Parliamentary committee flags rising delays in income tax refunds
New Delhi, Mar 12, 2026
Finance panel notes rising delays in income tax refunds beyond the 90-day norm and flags a surge in outstanding direct tax arrears
Nearly 27 lakh income tax refund applications were processed with delays beyond the normative 90-day period during the current financial year 2025–26, according to a parliamentary report tabled on Thursday.

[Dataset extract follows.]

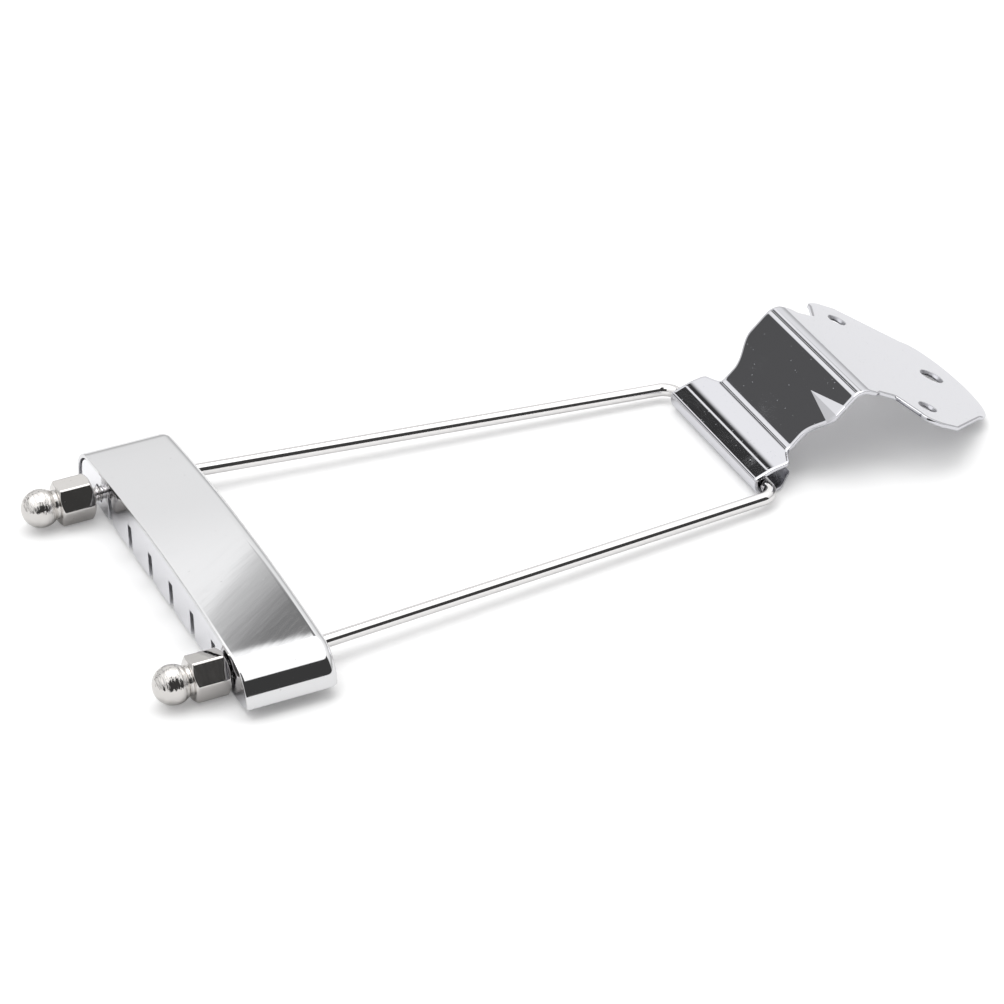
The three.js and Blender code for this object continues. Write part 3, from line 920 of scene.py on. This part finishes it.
yoke = {
    "radius": 1.25,
    "hingeCorner": (0, 21.4, 0),
    "shoulder": (-99.3, 31.9, 2.64),
    "tip": (-120.9, 31.9, 2.64),
    "cornerRadius": 3.2,
    "shoulderRadius": 9,
    "sides": 40,
    "facetAngle": 4,
    "leastFacets": 4,
    "threadEnd": -105.3,
    "threadRunout": 0.25,
    "threadLead": 0.2,
    # where along the stud each ridge starts, reaches its crest, leaves it and ends
    "threadRidge": (0, 0.26, 0.34, 0.6),
    "threadSink": 0.06,
    "rootRadius": 1.1,
    "crestRadius": 1.425,
    "pitch": 0.635,
    "turns": 24,
    "perTurn": 30,
    "tipChamfer": 0.35,
    "tipScale": 0.7,
}


def pushRing(bm, edges, step, scale=1.0, centre=None):
    made = bmesh.ops.extrude_edge_only(bm, edges=edges)["geom"]
    verts = vertsOf(made)
    if scale != 1:
        space = Matrix.Translation(-Vector(centre))
        bmesh.ops.scale(bm, vec=(scale,) * 3, space=space, verts=verts)
    bmesh.ops.translate(bm, vec=step, verts=verts)
    return [edge for edge in edgesOf(made) if all(vert in verts for vert in edge.verts)]


def bendRing(bm, edges, corner, before, after, radius, values):
    axis = before.cross(after).normalized()
    turn = before.angle(after)
    facets = math.ceil(math.degrees(turn) / values["facetAngle"])
    start = corner - before * radius * math.tan(turn / 2)
    centre = start + axis.cross(before) * radius
    made = bmesh.ops.spin(
        bm,
        geom=edges,
        cent=centre,
        axis=axis,
        dvec=(0, 0, 0),
        angle=turn,
        steps=max(values["leastFacets"], facets),
        use_merge=False,
        use_normal_flip=False,
        use_duplicate=False,
    )
    return edgesOf(made["geom_last"]), corner + after * radius * math.tan(turn / 2)


def makeYoke(values):
    bm = bmesh.new()
    corner, shoulder, tip = (Vector(values[key]) for key in ("hingeCorner", "shoulder", "tip"))
    across = corner.normalized()
    leg = (shoulder - corner).normalized()
    stud = (tip - shoulder).normalized()
    facing = Matrix.Rotation(math.pi / 2, 4, "X")
    verts = bmesh.ops.create_circle(
        bm,
        segments=values["sides"],
        radius=values["radius"],
        matrix=facing,
    )["verts"]
    ring = edgesRound(verts)
    lead = values["cornerRadius"] * math.tan(across.angle(leg) / 2)
    ring = pushRing(bm, ring, across * (corner.length - lead))
    ring, place = bendRing(bm, ring, corner, across, leg, values["cornerRadius"], values)
    lead = values["shoulderRadius"] * math.tan(leg.angle(stud) / 2)
    ring = pushRing(bm, ring, shoulder - leg * lead - place)
    ring, place = bendRing(bm, ring, shoulder, leg, stud, values["shoulderRadius"], values)
    threadStart = Vector((values["threadEnd"], tip.y, tip.z))
    ring = pushRing(bm, ring, threadStart - place)
    root = values["rootRadius"] / values["radius"]
    runout = stud * values["threadRunout"]
    ring = pushRing(bm, ring, runout, root, threadStart)
    place = threadStart + runout
    end = tip - stud * values["tipChamfer"]
    ring = pushRing(bm, ring, end - place)
    ring = pushRing(bm, ring, tip - end, values["tipScale"], end)
    bmesh.ops.contextual_create(bm, geom=ring)
    crest = values["crestRadius"]
    base = values["rootRadius"] - values["threadSink"]
    top = values["threadEnd"] - values["threadLead"]
    ridge = zip(values["threadRidge"], (base, crest, crest, base))
    profile = [(top - along, tip.y, tip.z + radius) for along, radius in ridge]
    loop = drawLine(bm, profile, closed=True)
    perTurn = values["perTurn"]
    made = bmesh.ops.spin(
        bm,
        geom=loop,
        cent=tip,
        axis=(1, 0, 0),
        dvec=(-values["pitch"] / perTurn, 0, 0),
        angle=2 * math.pi * (values["turns"] - 1),
        steps=perTurn * (values["turns"] - 1),
        use_merge=False,
        use_normal_flip=False,
        use_duplicate=False,
    )
    bmesh.ops.contextual_create(bm, geom=edgesOf(made["geom_last"]))
    bmesh.ops.contextual_create(bm, geom=loop)
    half = bm.verts[:] + bm.edges[:] + bm.faces[:]
    bmesh.ops.mirror(bm, geom=half, axis="Y", merge_dist=-1)
    bmesh.ops.remove_doubles(bm, verts=bm.verts, dist=tolerance["merge"])
    bmesh.ops.recalc_face_normals(bm, faces=bm.faces)
    piece = finishPiece(
        bm,
        "bentWire",
        yokePlace,
        "wireChrome",
        "yoke",
        "wire_yoke",
    )
    piece.modifiers.new("flatShading", "WEIGHTED_NORMAL")


makeYoke(yoke)

# Dome nuts, turned about X with the inner face at zero

nut = {
    "acrossFlats": 7.5,
    "hexLength": 6.6,
    "chamfer": 0.45,
    "chamferSteps": 9,
    "cornerMargin": 0.15,
    "faceMargin": 0.1,
    "neckRadius": 2.8,
    "neckLength": 0.7,
    "neckWaist": (0.08, -0.04),
    "neckFlare": 0.06,
    "domeRadius": 3.65,
    "domeSteps": 36,
    "ballMargin": 0.1,
    "boreRadius": 1.72,
    # the mouth's points along the bore and out from its wall
    "boreMouth": [(0, 0.25), (-0.02, 0.15), (-0.15, 0), (-0.3, 0)],
    "boreDepth": 8.5,
    "boreTip": 0.4,
    "sides": 96,
    "near": {"turn": 49, "place": (-113.6, -31.9, 2.64)},
    "far": {"turn": 57.5, "place": (-115.1, 31.9, 2.64)},
}


def nutProfile(values):
    # From the ball's end over the outside, and back into the bore
    flat = values["acrossFlats"] / 2
    chamfer = values["chamfer"]
    corner = flat / math.cos(math.pi / 6)
    face = flat - chamfer / 4
    length = values["hexLength"]
    neck = values["neckRadius"]
    neckEnd = -length - values["neckLength"]
    domeRadius = values["domeRadius"]
    centre = neckEnd - math.sqrt(domeRadius**2 - neck**2)
    last = math.pi - math.asin(neck / domeRadius)
    count = values["domeSteps"]
    points = []
    for step in range(count + 1):
        angle = last * step / count
        points.append((centre - domeRadius * math.cos(angle), domeRadius * math.sin(angle)))
    ease, waist = values["neckWaist"]
    points += [(neckEnd + ease, neck + waist), (-length - ease, neck + waist)]
    points += [(-length, neck + values["neckFlare"]), (-length, face - values["faceMargin"])]
    steps = values["chamferSteps"]
    shares = [step / steps for step in range(steps + 1)]
    rise = [(chamfer * share, face + (corner - face) * share) for share in shares]
    points += [(-length + along, radius) for along, radius in rise]
    edge = chamfer + values["cornerMargin"]
    points += [(-length + edge, corner), (-edge, corner)]
    points += [(-along, radius) for along, radius in reversed(rise)]
    bore = values["boreRadius"]
    points.append((0, face - values["faceMargin"]))
    points += [(along, bore + out) for along, out in values["boreMouth"]]
    points += [(-values["boreDepth"], bore), (-values["boreDepth"] - values["boreTip"], 0)]
    return points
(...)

The Standing Committee on Finance, in its 30th Report on Demands for Grants (2026–27), noted that in 2023–24 around 12.7 lakh refund cases were delayed beyond 90 days, which increased to 17.1 lakh in 2024–25. “The Committee acknowledge the rationale provided by the Chairman, CBDT that deeper scrutiny was necessitated by investigations into widespread fraudulent claims such as bogus 80G donations,” the report states. It added that the average processing time rose to 35 days in 2025–26 (up to January 31), from 24–25 days in prior years, with 3.38 crore refunds issued totalling Rs 1.62 lakh crore.
Explaining the delays, the Chairman, CBDT, told the committee: “Relating to the higher time that we have taken insofar as issuance of refunds is concerned. This year, it so happened that in July 2025, similar to the case that we referred to — that is, the Biryani case — verifications were carried out by the tax department in respect of bogus deductions claimed, donations, 80G, and so on.” He noted that over 50 lakh updated and revised returns led to voluntary reductions in refund claims by Rs 2,000 crore, emphasising a “new approach” of nudging compliance without litigation.
With regard to tax arrears, the report revealed a staggering Rs 47.42 lakh crore in outstanding direct tax demands as of January 31, 2026, with 76 per cent (Rs 36.27 lakh crore) classified as “uncollectible” due to untraceable assessees, insolvency, or lack of assets. “These astronomical arrears are locked up due to practical constraints such as assessees being untraceable, companies undergoing liquidation or insolvency, and a lack of attachable assets,” the department submitted to the panel.
The panel criticised piecemeal write-offs of small demands (1.12 crore entries up to Rs 1,000, totalling Rs 611 crore) as insufficient, recommending “the constitution of an inter-departmental task force to undertake a comprehensive assessment and to recommend appropriate framework to address the long-pending uncollectible demands.”